── Data section

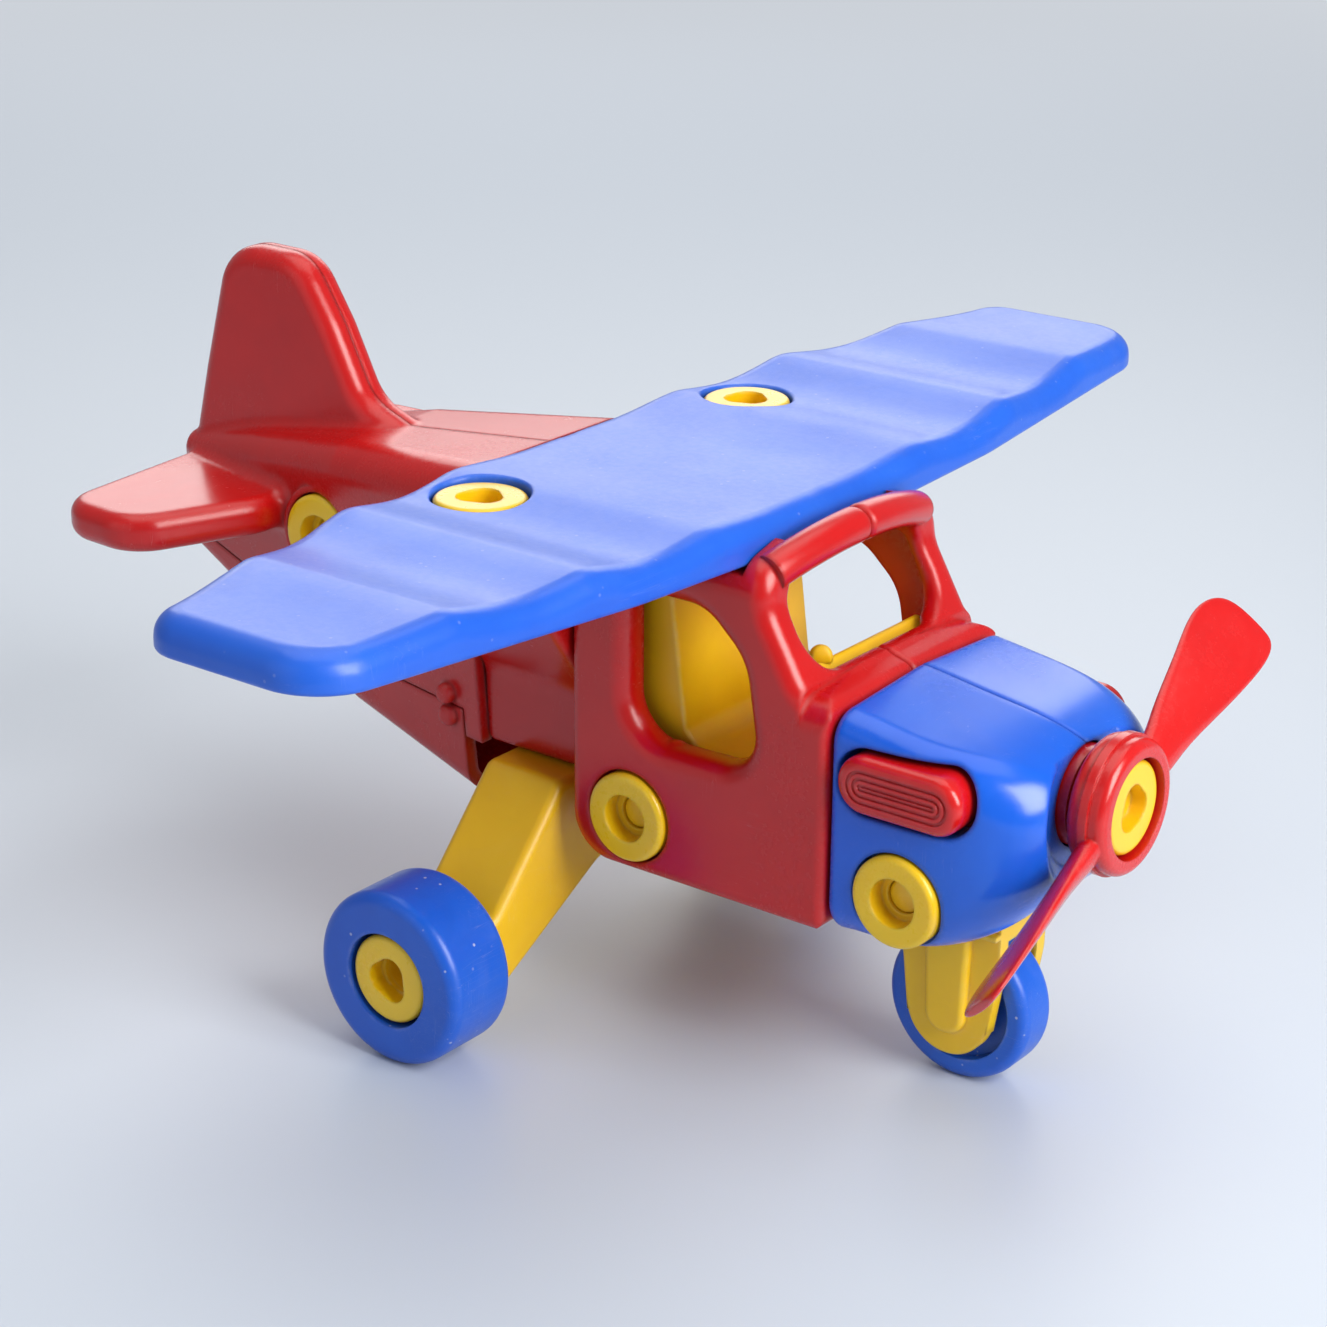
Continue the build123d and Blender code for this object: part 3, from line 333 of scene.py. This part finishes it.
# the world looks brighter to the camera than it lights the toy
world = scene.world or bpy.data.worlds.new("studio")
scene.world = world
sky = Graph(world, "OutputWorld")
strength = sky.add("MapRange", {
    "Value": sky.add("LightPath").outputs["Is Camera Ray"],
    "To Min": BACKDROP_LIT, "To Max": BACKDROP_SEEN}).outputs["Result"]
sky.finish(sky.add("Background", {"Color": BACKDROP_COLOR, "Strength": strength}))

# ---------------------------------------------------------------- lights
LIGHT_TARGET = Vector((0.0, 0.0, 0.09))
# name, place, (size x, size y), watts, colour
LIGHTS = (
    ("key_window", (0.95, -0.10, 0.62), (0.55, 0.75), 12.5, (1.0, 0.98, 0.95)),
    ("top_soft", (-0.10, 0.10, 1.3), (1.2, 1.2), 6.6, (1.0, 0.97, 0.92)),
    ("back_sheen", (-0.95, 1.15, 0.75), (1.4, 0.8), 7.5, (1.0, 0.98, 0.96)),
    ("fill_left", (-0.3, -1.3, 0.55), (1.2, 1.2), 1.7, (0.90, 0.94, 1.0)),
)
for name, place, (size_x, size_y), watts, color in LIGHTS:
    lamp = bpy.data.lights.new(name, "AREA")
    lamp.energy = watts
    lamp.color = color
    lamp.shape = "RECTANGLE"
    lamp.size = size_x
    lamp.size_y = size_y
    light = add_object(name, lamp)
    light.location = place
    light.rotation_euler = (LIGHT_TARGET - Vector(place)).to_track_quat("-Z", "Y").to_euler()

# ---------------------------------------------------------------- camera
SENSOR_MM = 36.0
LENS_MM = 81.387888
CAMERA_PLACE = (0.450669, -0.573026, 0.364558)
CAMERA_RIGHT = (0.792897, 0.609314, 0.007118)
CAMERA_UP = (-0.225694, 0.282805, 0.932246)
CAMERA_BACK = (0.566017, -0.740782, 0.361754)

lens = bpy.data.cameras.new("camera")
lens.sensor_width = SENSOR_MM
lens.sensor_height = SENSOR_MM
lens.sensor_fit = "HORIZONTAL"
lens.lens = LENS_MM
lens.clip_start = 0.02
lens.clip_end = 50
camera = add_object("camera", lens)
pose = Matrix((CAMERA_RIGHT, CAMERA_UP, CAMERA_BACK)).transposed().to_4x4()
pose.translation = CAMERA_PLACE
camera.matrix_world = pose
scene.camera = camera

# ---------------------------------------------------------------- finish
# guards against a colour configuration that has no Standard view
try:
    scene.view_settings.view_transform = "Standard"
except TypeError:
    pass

────

▸ **Task brief**
Write out all the lines again, exactly as they are.

▸ **Exercise output**
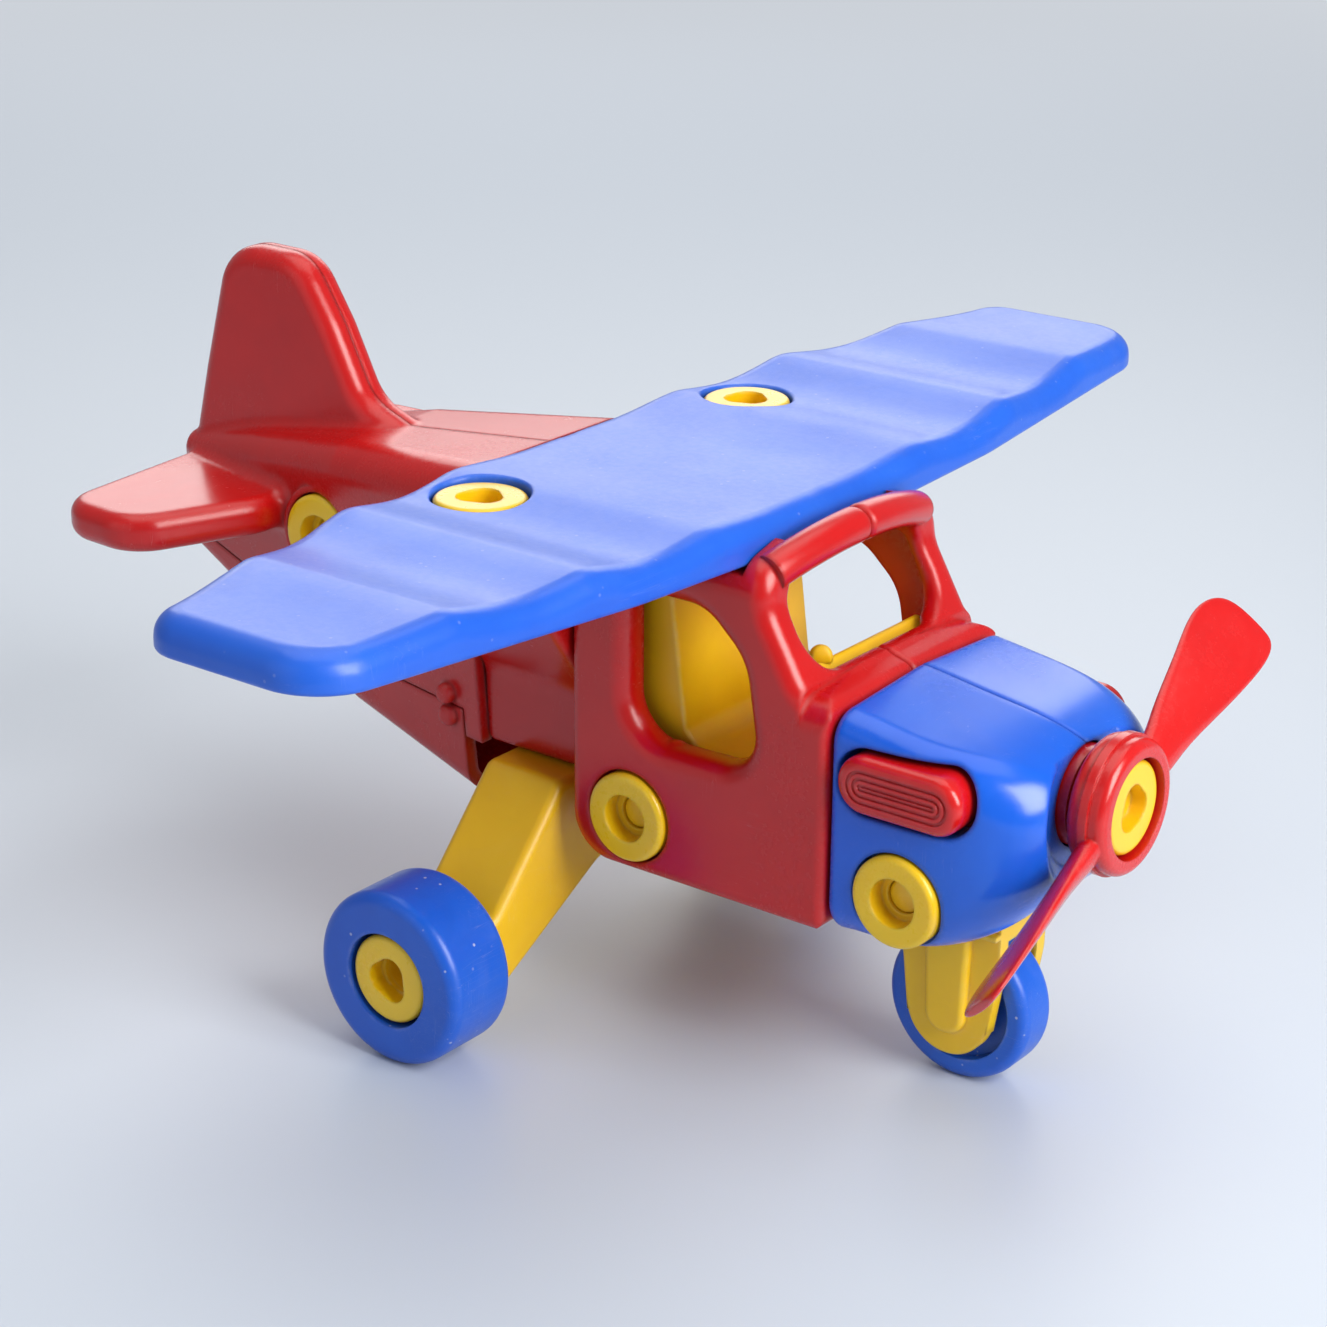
Continue the build123d and Blender code for this object: part 3, from line 333 of scene.py. This part finishes it.
# the world looks brighter to the camera than it lights the toy
world = scene.world or bpy.data.worlds.new("studio")
scene.world = world
sky = Graph(world, "OutputWorld")
strength = sky.add("MapRange", {
    "Value": sky.add("LightPath").outputs["Is Camera Ray"],
    "To Min": BACKDROP_LIT, "To Max": BACKDROP_SEEN}).outputs["Result"]
sky.finish(sky.add("Background", {"Color": BACKDROP_COLOR, "Strength": strength}))

# ---------------------------------------------------------------- lights
LIGHT_TARGET = Vector((0.0, 0.0, 0.09))
# name, place, (size x, size y), watts, colour
LIGHTS = (
    ("key_window", (0.95, -0.10, 0.62), (0.55, 0.75), 12.5, (1.0, 0.98, 0.95)),
    ("top_soft", (-0.10, 0.10, 1.3), (1.2, 1.2), 6.6, (1.0, 0.97, 0.92)),
    ("back_sheen", (-0.95, 1.15, 0.75), (1.4, 0.8), 7.5, (1.0, 0.98, 0.96)),
    ("fill_left", (-0.3, -1.3, 0.55), (1.2, 1.2), 1.7, (0.90, 0.94, 1.0)),
)
for name, place, (size_x, size_y), watts, color in LIGHTS:
    lamp = bpy.data.lights.new(name, "AREA")
    lamp.energy = watts
    lamp.color = color
    lamp.shape = "RECTANGLE"
    lamp.size = size_x
    lamp.size_y = size_y
    light = add_object(name, lamp)
    light.location = place
    light.rotation_euler = (LIGHT_TARGET - Vector(place)).to_track_quat("-Z", "Y").to_euler()

# ---------------------------------------------------------------- camera
SENSOR_MM = 36.0
LENS_MM = 81.387888
CAMERA_PLACE = (0.450669, -0.573026, 0.364558)
CAMERA_RIGHT = (0.792897, 0.609314, 0.007118)
CAMERA_UP = (-0.225694, 0.282805, 0.932246)
CAMERA_BACK = (0.566017, -0.740782, 0.361754)

lens = bpy.data.cameras.new("camera")
lens.sensor_width = SENSOR_MM
lens.sensor_height = SENSOR_MM
lens.sensor_fit = "HORIZONTAL"
lens.lens = LENS_MM
lens.clip_start = 0.02
lens.clip_end = 50
camera = add_object("camera", lens)
pose = Matrix((CAMERA_RIGHT, CAMERA_UP, CAMERA_BACK)).transposed().to_4x4()
pose.translation = CAMERA_PLACE
camera.matrix_world = pose
scene.camera = camera

# ---------------------------------------------------------------- finish
# guards against a colour configuration that has no Standard view
try:
    scene.view_settings.view_transform = "Standard"
except TypeError:
    pass